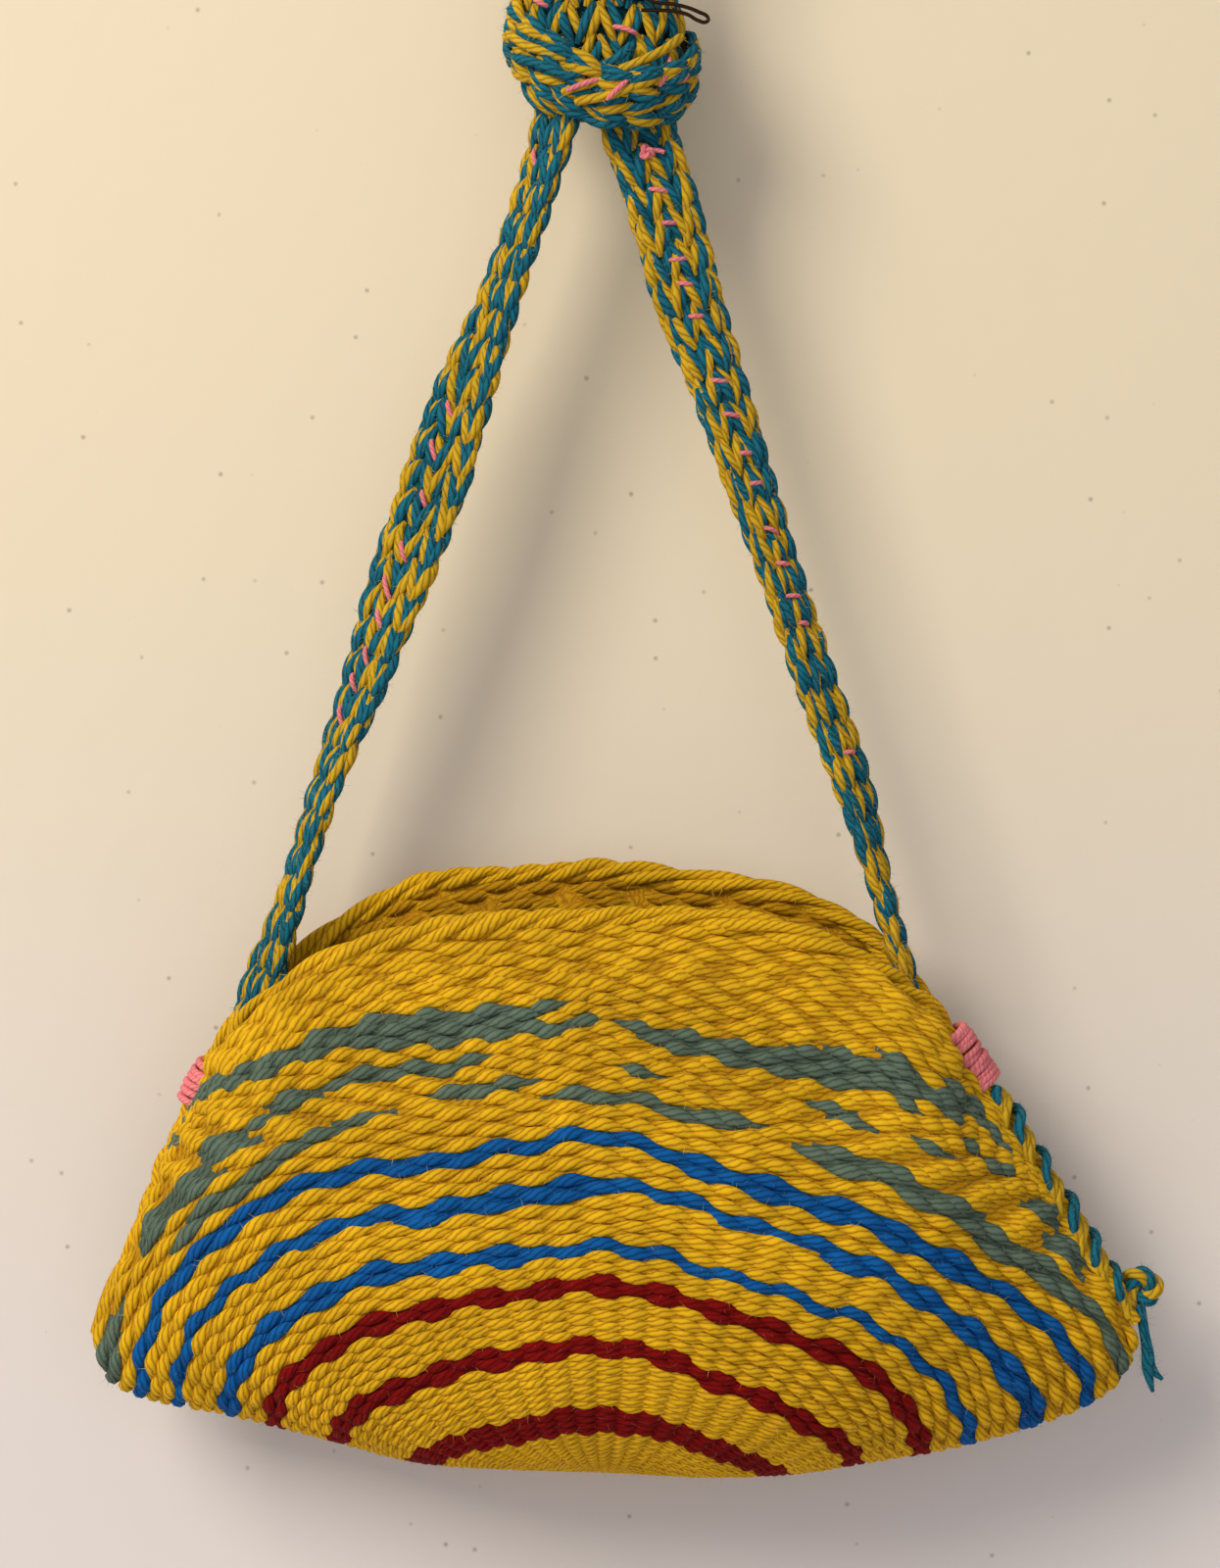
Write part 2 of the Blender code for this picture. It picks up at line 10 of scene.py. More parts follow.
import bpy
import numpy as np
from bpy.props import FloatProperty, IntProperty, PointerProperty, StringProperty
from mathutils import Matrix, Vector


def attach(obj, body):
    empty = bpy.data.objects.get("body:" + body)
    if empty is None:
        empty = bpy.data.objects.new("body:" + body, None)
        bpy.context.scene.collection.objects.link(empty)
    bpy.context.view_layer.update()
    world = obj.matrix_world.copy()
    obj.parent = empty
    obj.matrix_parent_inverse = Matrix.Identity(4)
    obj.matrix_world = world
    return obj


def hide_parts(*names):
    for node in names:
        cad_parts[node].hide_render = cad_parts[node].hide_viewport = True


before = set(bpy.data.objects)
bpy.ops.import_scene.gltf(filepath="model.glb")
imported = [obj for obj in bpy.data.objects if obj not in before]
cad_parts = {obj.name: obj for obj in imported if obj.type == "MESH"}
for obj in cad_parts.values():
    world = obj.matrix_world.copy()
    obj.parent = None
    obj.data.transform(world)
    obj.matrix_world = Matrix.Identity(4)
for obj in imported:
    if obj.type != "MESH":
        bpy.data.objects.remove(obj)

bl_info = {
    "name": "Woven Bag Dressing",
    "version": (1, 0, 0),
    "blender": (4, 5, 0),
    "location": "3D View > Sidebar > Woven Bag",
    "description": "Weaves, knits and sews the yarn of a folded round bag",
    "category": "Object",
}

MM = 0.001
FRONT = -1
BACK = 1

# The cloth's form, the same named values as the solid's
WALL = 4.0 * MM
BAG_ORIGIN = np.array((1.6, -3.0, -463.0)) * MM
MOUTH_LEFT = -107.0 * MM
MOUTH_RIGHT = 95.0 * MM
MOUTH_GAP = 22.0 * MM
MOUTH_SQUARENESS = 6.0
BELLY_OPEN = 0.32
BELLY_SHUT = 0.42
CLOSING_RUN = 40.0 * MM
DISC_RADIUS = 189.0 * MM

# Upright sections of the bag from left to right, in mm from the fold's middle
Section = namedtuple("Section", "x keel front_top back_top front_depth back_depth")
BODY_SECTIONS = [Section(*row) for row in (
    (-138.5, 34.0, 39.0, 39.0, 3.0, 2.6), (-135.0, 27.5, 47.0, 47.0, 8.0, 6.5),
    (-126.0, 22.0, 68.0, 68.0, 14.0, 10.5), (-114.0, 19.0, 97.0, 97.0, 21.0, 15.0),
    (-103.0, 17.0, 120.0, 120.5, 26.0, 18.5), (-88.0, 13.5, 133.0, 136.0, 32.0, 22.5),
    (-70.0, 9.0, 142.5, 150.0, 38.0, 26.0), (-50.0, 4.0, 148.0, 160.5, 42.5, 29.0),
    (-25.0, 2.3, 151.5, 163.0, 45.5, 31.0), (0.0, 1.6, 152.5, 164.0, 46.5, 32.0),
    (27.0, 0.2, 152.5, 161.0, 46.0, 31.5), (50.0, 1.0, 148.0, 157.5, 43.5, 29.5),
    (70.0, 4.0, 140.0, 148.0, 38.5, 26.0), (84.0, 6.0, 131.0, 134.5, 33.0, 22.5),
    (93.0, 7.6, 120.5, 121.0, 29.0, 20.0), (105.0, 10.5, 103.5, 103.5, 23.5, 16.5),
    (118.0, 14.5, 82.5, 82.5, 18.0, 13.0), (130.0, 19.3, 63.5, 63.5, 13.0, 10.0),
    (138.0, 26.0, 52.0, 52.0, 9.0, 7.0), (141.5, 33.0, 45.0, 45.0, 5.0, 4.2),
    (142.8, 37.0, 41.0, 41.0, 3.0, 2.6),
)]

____

=== PROBLEM ===
Of all the lines above, how many contain "empty"? Give the number and nothing more.

=== TASK SOLUTION ===
5